В 1906—07 годах Гржебин отпрянул от Горького и прилепился к Леониду Андрееву, основал вместе с Копельманом «Шиповник», где предоставил Леониду Андрееву, бывшему тогда в апогее славы, главную, ведущую роль. Горьковские сборники «Знание» перестали привлекать к себе массовых читателей, эти читатели шарахнулись к альманахам «Шиповника».
Настал 1914 год. Война. Гржебин стал издавать патриотический журнал «Отечество», противостоящий Горьковскому пацифистскому журналу «Летопись».

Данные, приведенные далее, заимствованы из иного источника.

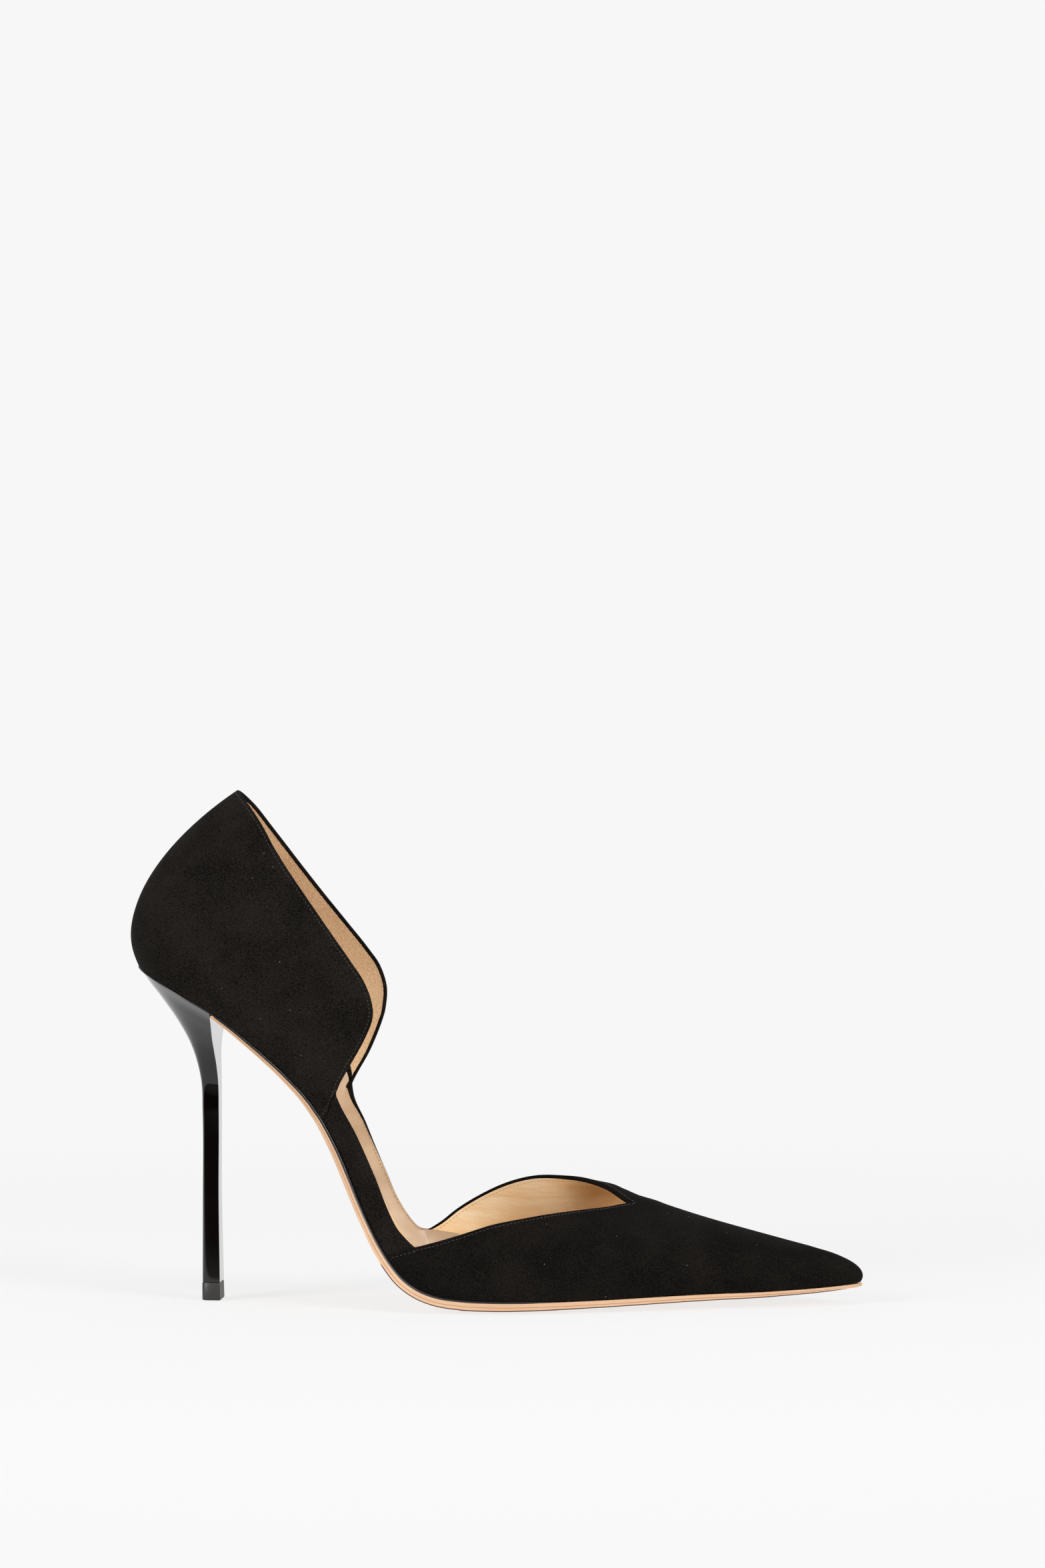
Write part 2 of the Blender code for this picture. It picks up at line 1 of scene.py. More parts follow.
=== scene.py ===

В 1916 году Гржебина призвали в ряды действующей армии. Он пришел ко мне, смертельно испуганный, и попросил, чтобы я выпросил ему у британского посла Бьюкенена отсрочку с тем, что он будет техническим редактором англо-русского бюллетеня. Бьюкенен был тогда очень влиятелен. Но вдруг вмешался художник Константин Сомов (он дружил с англичанами, с Хью Уолполем, бывал в посольстве). Он заявил, что Гржебин — вор, мелкий мазурик, что при помощи подложной подписи он получил в «Шиповнике» деньги, которые надлежало получить Сомову. Я побежал к Сомову, умоляя его не губить Гржебина, в невиновность которого свято верил. Гржебин был освобожден от фронта и в 1918 году снова перекинулся к Горькому. Горький полюбил его новой любовью, поручил Тихонову и ему организацию «Всемирной литературы», Гржебин стал директором издательства. Горький постоянно бывал у него на Таврической улице, приносил подарки Капе, Ляле и Бубе, играл с ними на ковре (принес им однажды при мне террарий с ужом и лягушкой) — и когда однажды на Кронверкском у Гржебина заболела голова, Горький уложил его на софу и принес ему собственноручно две подушечки. Вскоре Гржебин открыл на Невском «Издательство З. И. Гржебина», опять-таки под эгидой Горького. Издавало это издательство очень небольшое количество книг. <...> Это был один из самых привлекательных людей, каких я встречал в своей жизни. Его слоновая неповоротливость, его толстокожесть (которую так хорошо отразил Юрий Анненков в своем знаменитом портрете), самая его неспособность к интеллектуальным разговорам,— все это нравилось в нем. Он был перед вами весь как на ладони — и это тоже располагало к нему.
***
Жил он на Таврической улице в роскошной большой квартире. В моей сказке «Крокодил» фигурирует «милая девочка Лялечка», это его дочь — очень изящная девочка, похожая на куклу.
Когда я писал:
«А на Таврической улице мамочка Лялечку ждет»,— я ясно представлял себе Марью Константиновну, встревоженную судьбою Лялечки, оказавшейся среди зверей.